O homem escravizado, quando saudável, era vendido pelo valor equivalente ao de quinze chapéus de feltro[2]. O valor de um ser humano era esse: quinze chapéus, meros objetos para adorno/proteção ao sol! Aliás, antes de serem levados à força aos tumbeiros, eram marcados com ferro em brasa. Em seguida, tinham em seu peito o selo da Coroa portuguesa gravado, indicando que os impostos referentes àquela mercadoria humana foram devidamente recolhidos. Poderiam também ter o nome do traficante que despachou a carga marcado e ainda o nome do novo dono. Caso, posteriormente, fugissem, ao serem capturados poderiam ser marcados a ferro com a letra F no rosto[3]. Não à toa eram chamados de peças (adultos) e pecinhas (crianças)[4].

Os escravizados eram considerados coisas, bens que poderiam ser objeto de contratos de compra e venda e que seriam inventariados quando da morte de seu dono. A economia girava em torno deste sistema, que inclusive movimentava um negócio paralelo: a reprodução de cativos, com o objetivo de venda das crianças, comercializadas da maneira mais natural, como quem comercializava cabeças de gado[5]. Até hoje, pessoas negras são objetificadas e hipersexualizadas. Inúmeros são os casos de racismo recreativo (que infames “comediantes” continuam a dizer que é “apenas uma piada”. No referido game, os escravizados têm classificações, dentre elas a escravos de prazer e trabalhadores. Ao ler isso, pensei: que tipo de pessoa jogaria um troço desses?

No entanto, não fico surpresa ao verificar comentários deste nível sobre o “inofensivo joguinho” (cuja classificação etária era livre). Cito dois comentários: “ótimo jogo para passar o tempo, mas acho que faltava mais opções de tortura. Poderiam instalar a opção de açoitar o escravo também” e “muito bom mesmo, retrata bem o que eu gostaria de fazer na vida real”.

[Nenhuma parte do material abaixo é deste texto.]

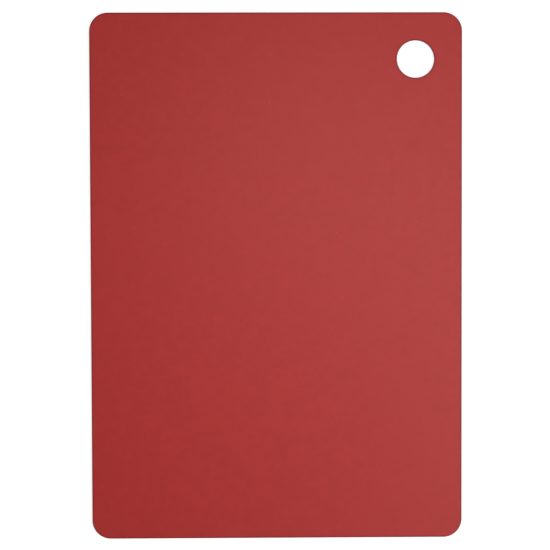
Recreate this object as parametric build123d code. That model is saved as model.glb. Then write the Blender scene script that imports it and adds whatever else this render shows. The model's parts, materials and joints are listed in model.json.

O jogo foi retirado do ar, quando, na verdade, não deveria sequer ter sido disponibilizado no aplicativo. Que tipo de pessoa cria algo assim? Quem o comercializa e quem o compra? Infelizmente, podemos constatar que há mercado para isso: há um mercado que gira em torno do racismo recreativo, como podemos ver com alguns comediantes que lotam seus shows com “piadas” capacitistas, racistas e misóginas. Não se iludam: há, em pleno século XXI, escravagistas e precisamos sempre ficar atentos para que não deixemos que os horrores da escravidão sejam apagados ou romantizados. Como disse Emilia Viotti da Costa, “um povo sem memória é um povo sem história e um povo sem história está fadado a cometer, no presente e no futuro, os mesmos erros do passado”.

Notas de rodapé

[1] NASCIMENTO, Abdias do. O negro revoltado. 2. ed. Rio de Janeiro: Nova Fronteira, 1982. p. 25.

[2] Ibidem, p. 225.

[3] Ibidem, p. 281.

[4] MATTOSO. Katia de Queiroz. Ser escravo no Brasil. São Paulo: Brasiliense. 2 ed. 1988. p. 47.

[5] GOMES, Laurentino. Escravidão: do primeiro leilão de cativos em Portugal até a morte de Zumbi dos Palmares. Rio de Janeiro: Globo livros. v.1, 2019. p. 224.